House GOP delays Iran vote after conservatives revolt

House Republican leaders on Wednesday postponed work on a resolution to disapprove the Iran nuclear deal, after conservative members of Congress said they can’t support a process that will result in approving the agreement.

Republicans met Wednesday morning, which let some members argue that they should instead be passing legislation that says President Obama failed to live up to a law passed earlier this year, which said he must reveal all aspects of the deal to Congress. Many in the GOP have said Obama failed to do this, as a deal on inspections between Iran and the International Atomic Energy Agency has not been given to members of Congress or even Obama administration officials.
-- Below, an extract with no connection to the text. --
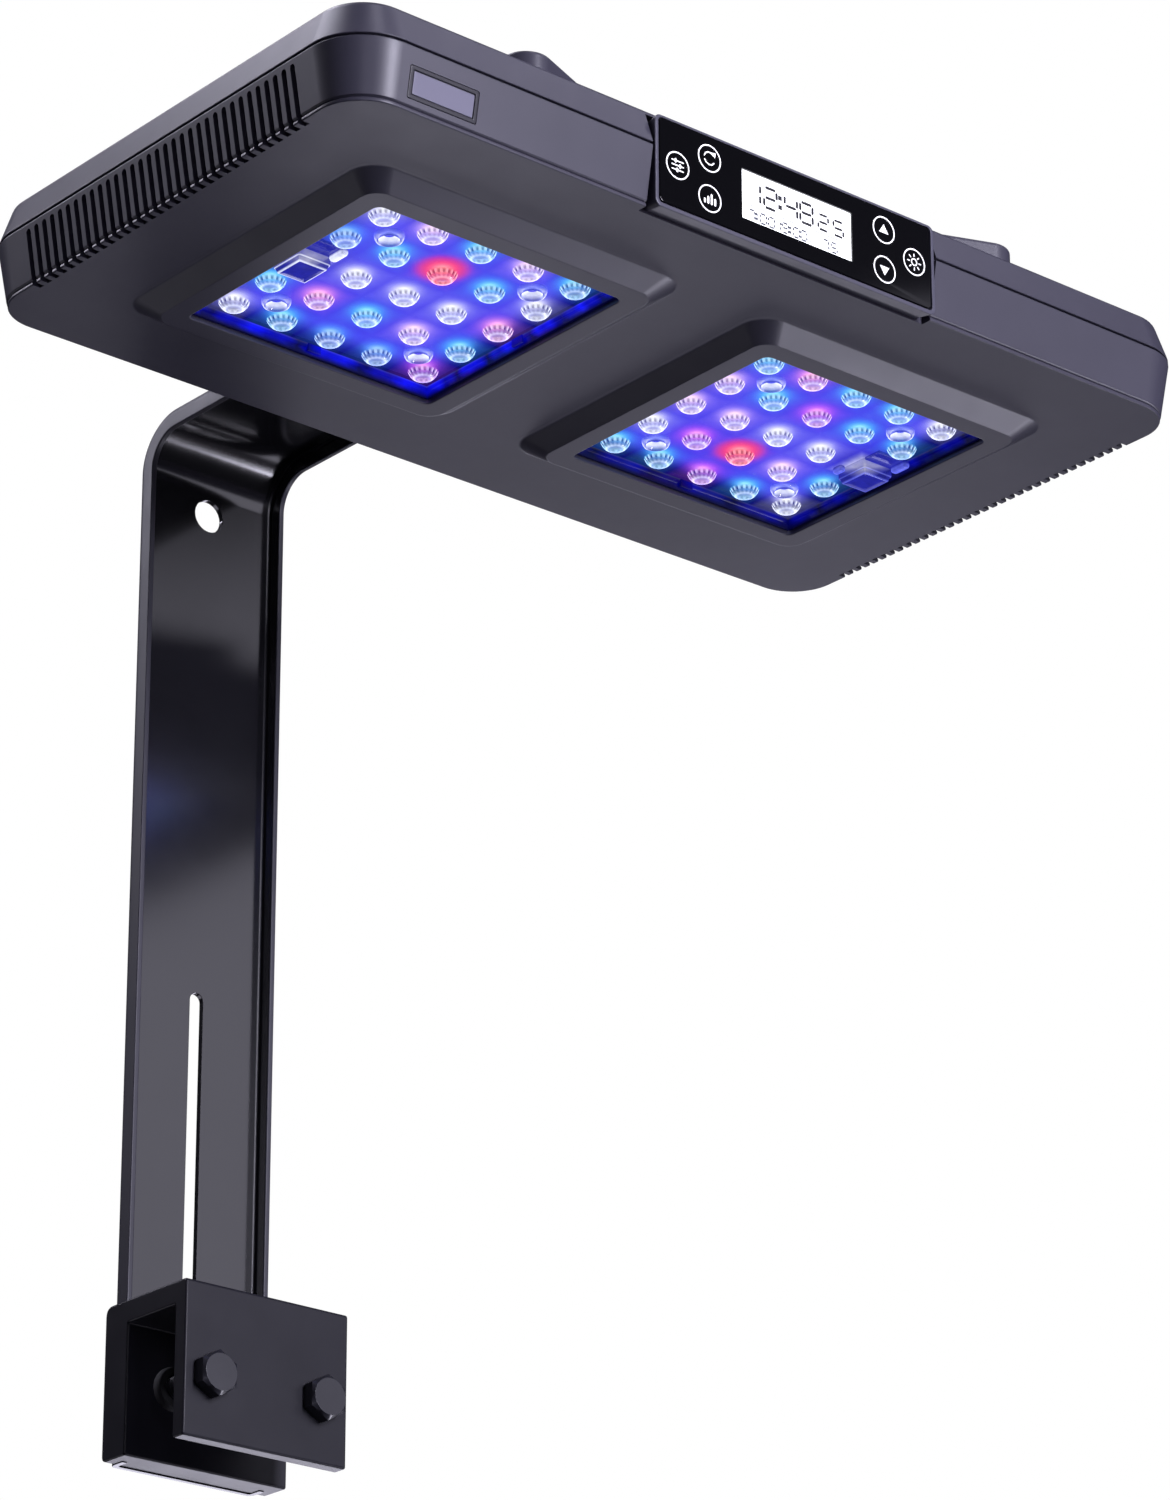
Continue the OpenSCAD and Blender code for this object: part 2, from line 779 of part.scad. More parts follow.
module lock_washer(k) color([0.60, 0.61, 0.65]) translate([0, 0, lock_z[k]]) difference() {
    rod_y(6.5, arm_y + 0.05, arm_y + 1.25);
    rod_y(m5_r + run_fit, arm_y - 1, arm_y + 3);
}

module lock_stud(k) color([0.60, 0.61, 0.65]) translate([0, 0, lock_z[k]])
    rod_y(m5_r, clamp_gap / 2 + 0.4, arm_y + 5);

module lock_knob(k) color([0.09, 0.09, 0.10]) translate([0, 0, lock_z[k]]) difference() {
    union() {
        rod_y(5, arm_y + 1.3, arm_y + 3);
        rod_y(9, arm_y + 2.5, arm_y + 9);
    }
    rod_y(m5_r, arm_y, arm_y + 5);
    for (a = [0:45:315])
        rotate([0, a, 0])
            translate([10.2, 0, 0])
                rod_y(2.2, arm_y + 2, arm_y + 10);
}

bottom_case();
top_cover();
panel_frame();
panel_glass();
lcd_module();
control_board();
touch_springs();
name_badge();
lens_array(left);  // lens_array_left
lens_array(right);  // lens_array_right
lens_gasket(left);  // lens_gasket_left
lens_gasket(right);  // lens_gasket_right
led_board(left);  // led_board_left
led_board(right);  // led_board_right
led_emitters(left);  // led_emitters_left
led_emitters(right);  // led_emitters_right
led_connectors();
lens_screws();
heatsink(left);  // heatsink_left
heatsink(right);  // heatsink_right
heatsink_screws();
fan_frame(left);  // fan_frame_left
fan_frame(right);  // fan_frame_right
fan_rotor(left);  // fan_rotor_left
fan_rotor(right);  // fan_rotor_right
fan_screws();
driver_board();
driver_components();
board_screws();
wiring_harness();
dc_inlet();
case_screws();
arm_spacer();
arm_nut_plate();
arm_screws();
arm_washers();
arm();
clamp_body();
clamp_bolt(left);  // clamp_bolt_left
clamp_bolt(right);  // clamp_bolt_right
clamp_pad(left);  // clamp_pad_left
clamp_pad(right);  // clamp_pad_right
lock_washer(0);  // lock_washer_upper
lock_washer(1);  // lock_washer_lower
lock_stud(0);  // lock_stud_upper
lock_stud(1);  // lock_stud_lower
lock_knob(0);  // lock_knob_upper
lock_knob(1);  // lock_knob_lower
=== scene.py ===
"""LED aquarium light: the looks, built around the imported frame.

Shapes are worked out in millimetres, in the head's own axes (origin at the centre of its
underside) or in the part's own axes, and scaled to metres when a piece is made.
"""
import math
import bmesh
import bpy
from mathutils import Matrix, Vector

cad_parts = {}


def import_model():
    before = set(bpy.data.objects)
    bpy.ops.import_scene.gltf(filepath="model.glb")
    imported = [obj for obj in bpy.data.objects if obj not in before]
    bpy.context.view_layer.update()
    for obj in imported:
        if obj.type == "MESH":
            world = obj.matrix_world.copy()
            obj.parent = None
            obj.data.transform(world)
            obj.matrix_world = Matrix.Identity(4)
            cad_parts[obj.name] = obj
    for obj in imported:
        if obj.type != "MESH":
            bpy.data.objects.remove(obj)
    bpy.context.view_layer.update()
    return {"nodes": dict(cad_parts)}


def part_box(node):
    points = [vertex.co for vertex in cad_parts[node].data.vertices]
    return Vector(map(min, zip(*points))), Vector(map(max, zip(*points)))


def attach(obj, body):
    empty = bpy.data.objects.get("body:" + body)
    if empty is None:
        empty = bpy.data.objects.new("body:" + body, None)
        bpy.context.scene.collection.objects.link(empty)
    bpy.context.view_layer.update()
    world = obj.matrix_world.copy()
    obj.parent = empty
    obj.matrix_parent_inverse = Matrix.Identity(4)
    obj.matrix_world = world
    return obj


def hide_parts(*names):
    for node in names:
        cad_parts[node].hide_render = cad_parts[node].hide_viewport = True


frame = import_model()

MM = 0.001

# Head, as the frame has it
HEAD_HALF = (170.0, 94.0)
CORNER_R = 19.0
SEAM_Z = 19.8
SEAM_GAP = 0.8
DRAFT_LOW = 3.4
DRAFT_HIGH = 4.2
DECK_Z = 33.0
FLOOR_T = 2.6
WALL = 2.4
SURROUND_H = 4.6
WINDOW_X = 76.2
WINDOW_HALF = 46.85
PITCH = 18.4
PLATFORM_Z = 40.2
FAN_X = 62.0
# Half length, lower edge, upper edge
PANEL = (56.6, -0.3, 30.5)
GLASS = (54.8, 1.5, 29.9)
DISPLAY = (22.3, 7.0, 23.7)
PANEL_DEPTH = 7.0
# Middle along x and z, length, height
BADGE = (-135.2, 8.8, 25.5, 10.4)
VENT_COUNT = 33
VENT_PITCH = 4.1
INLET_X = 120.0
INLET_Z = 11.0

# Arm and clamp, in the part's own axes
ARM_Y = 26.0
ARM_TOP = 318.0
ARM_W = 55.5
ARM_H = 7.2
SHEET = 2.0
BEND_R = 19.0
ARM_LOW = -43.1
ARM_END = -217.9
# Slots: length, width, middle along the arm
LOCK_SLOT = (156.4, 5.2, 42.2)
CABLE_HOLE = (11.52, 11.5, 291.8)
REACH_SLOT = (86.0, 5.2, -164.9)
CLAMP_HALF = 31.7
CLAMP_GAP = 25.0
CLAMP_LOW = -42.8
CLAMP_TOP = 7.5
CLAMP_FRONT = -CLAMP_GAP / 2 - 5.6
CLAMP_REAR = CLAMP_GAP / 2 + 12.1
BOLT_HEAD = 5.3
BOLT_FLATS = 13.0
BOLT_R = 3.98
BOLT_PITCH = 1.25
STUD_R = 2.48
STUD_PITCH = 0.8
# The bolts' distance to each side and their height
BOLT_AT = (21.2, -22.2)
LOCK_Z = (-8.0, -30.0)

case_low, case_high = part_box("bottom_case")
HEAD_AT = Vector(((case_low[0] + case_high[0]) / 2, (case_low[1] + case_high[1]) / 2,
                  case_low[2] + SURROUND_H * MM))
SIDES = {-1: "left", 1: "right"}
SCALE = Matrix.Diagonal((MM, MM, MM, 1.0))
IN_HEAD = Matrix.Translation(HEAD_AT) @ SCALE
IN_PART = SCALE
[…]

The House was expected to start work on the resolution disapproving of the Iran deal on Wednesday afternoon. That work involved debating and passing a rule setting out the terms of debate for the resolution — that rule set out 11 hours of debate, which would have resulted in a Friday vote.

But after objections were heard from many Republicans, the House recessed shortly after noon, and Republicans were preparing to meet at 4 p.m. to discuss what to do next.

If all Republicans are on board, the resolution disapproving of the agreement can pass easily. But while it can also pass the Senate, President Obama has said he would veto the resolution, and there is enough Democratic support to sustain Obama’s veto.

That means Congress can’t stop the Iran deal from taking effect, a fact that is giving conservative Republicans pause on their first week back from the August recess.

One way around the problem has been proposed by Rep. Peter Roskam, R-Ill., who has proposed a resolution saying the administration has failed to provide all the required information about the Iran agreement, and as a result, the 60-day review period Congress has to examine the agreement should never have started. It says the congressional review period will only start when the IAEA agreement with Iran has been submitted to Congress.

Roskam says the administration has withheld that information “in clear violation of federal law.” Other Republicans, like Majority Leader Kevin McCarthy, R-Calif., have argued that Congress has a right to all documents related to the deal.

Others have said they want Republican leaders to pull the disapproval resolution and introduce a resolution of approval, which they said would fail in the House.

The Republican-led Senate could then take up the resolution of approval and kill it with 51 votes by invoking a major rules change known as the “nuclear option,” conservatives said.

“They have the power to do it, they have just been unwilling to do it,” Rep. Raul Labrador, R-Idaho, said Wednesday of Senate Republican leaders, during a roundtable with House conservatives. “The Senate leadership needs to stand up and go nuclear on this.”